4. When my students take tests, I do not let them turn it in early. I give them a time and tell them they need to be working on the test until then. My students don't try to turn in the test early, but they will close their test and just sit there until it is time. I ask them to go back and check their work and some students will say "I already did" and others will go through and check that they did all the problems.

I experimented with one class one day and briefly looked through their tests when they said they were done and said "It's not a 100." All of the students went through and some found at least one mistake and changed their answer.

At Who's Who and Who's New,  this post explains the levels of checking your work. Something I want to share with my students. There are three levels from make sure you check that you have an answer, checking that your answer is reasonable, and solving the problem again.


Friday, January 1, 2016

Mathematical Mindsets--Jo Boaler

This should be required reading for anyone who teachers math--from PK to College, from teachers to parents. (affiliate link below)



This book will change how I teacher math this year from the very first day of school. I will continue to blog about how things are going in my classroom, but here are a few bullet points of my main takeaways. 

  • I am going to talk with my kids about brain research--not just once--but several times throughout the year and heavily the first two weeks of school. I have to change their mindset about math and their selves. 
  • Homework will look extremely different. Jo Boaler says "homework perpetuates inequities in education." She even talks about how her family has two working parents and after everyone is home and fed for the evening, she wants to spend time with her daughters-not in frustration over homework. My homework was very light in the past, but this year it will be more reflections questions and maybe 1 problem to start on that we finish discussing in class. 
  • "No one is born knowing math, and no one is born lacking the ability to learn math."
  • Mistakes are necessary!
  • My grading will look different--if mistakes are necessary, I can't punish students for making them. 
  • Mental Math will improve--I especially want to show students ways to think about numbers to improve their number sense.
  • Boaler talks about using tasks that are "low floor, high ceiling." Everyone can access the task and anyone and take it further. 
One www.youcubed.org--which is a website Jo Boaler is part of--there are two weeks of inspirational math with videos and activities designed to help students change their mindset about math. What I like most about the activities is they are "low ceiling, high floor" but they also give students practice to work together in math. Math should be a very social subject. I will be using (and blogging about) several about the activities the first two weeks of school. 

2016 Resolutions



I LOVE making resolutions/goals. I do it every year and spend too much time thinking about them.

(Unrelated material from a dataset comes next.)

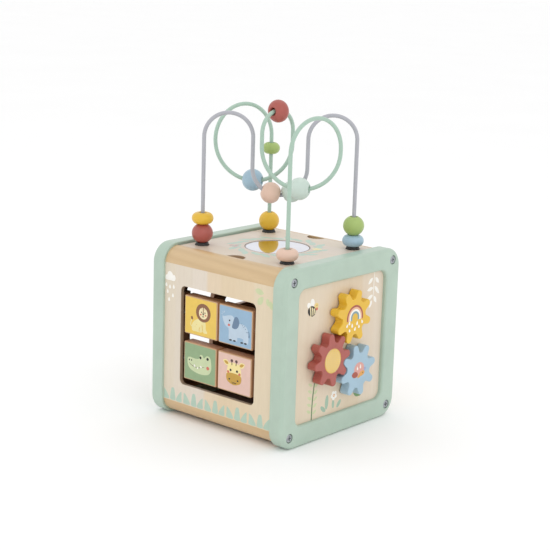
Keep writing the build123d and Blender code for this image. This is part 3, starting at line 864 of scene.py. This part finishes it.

I thought about not doing it this year, or just making a few, but I probably over did it.

Teaching Goals

  • Ask a few students every day about their life outside of school
  • Be better at classroom management
  • Call parents several times a week for positive reasons
Personal Goals
  • Read 25 books
  • Stick to a budget--My husband and I will be doing the envelope method.--This has a whole bunch of mini goals inside of it. But the overall goal is to not overspend. 
  • Go. To. Europe. Finally.
  • Run a 1/2 marathon--Maybe, I am still trying to decide if I actually want to do this
  • Study scriptures daily--better than I have been
  • Compliment more people. I always think them but never say them out loud.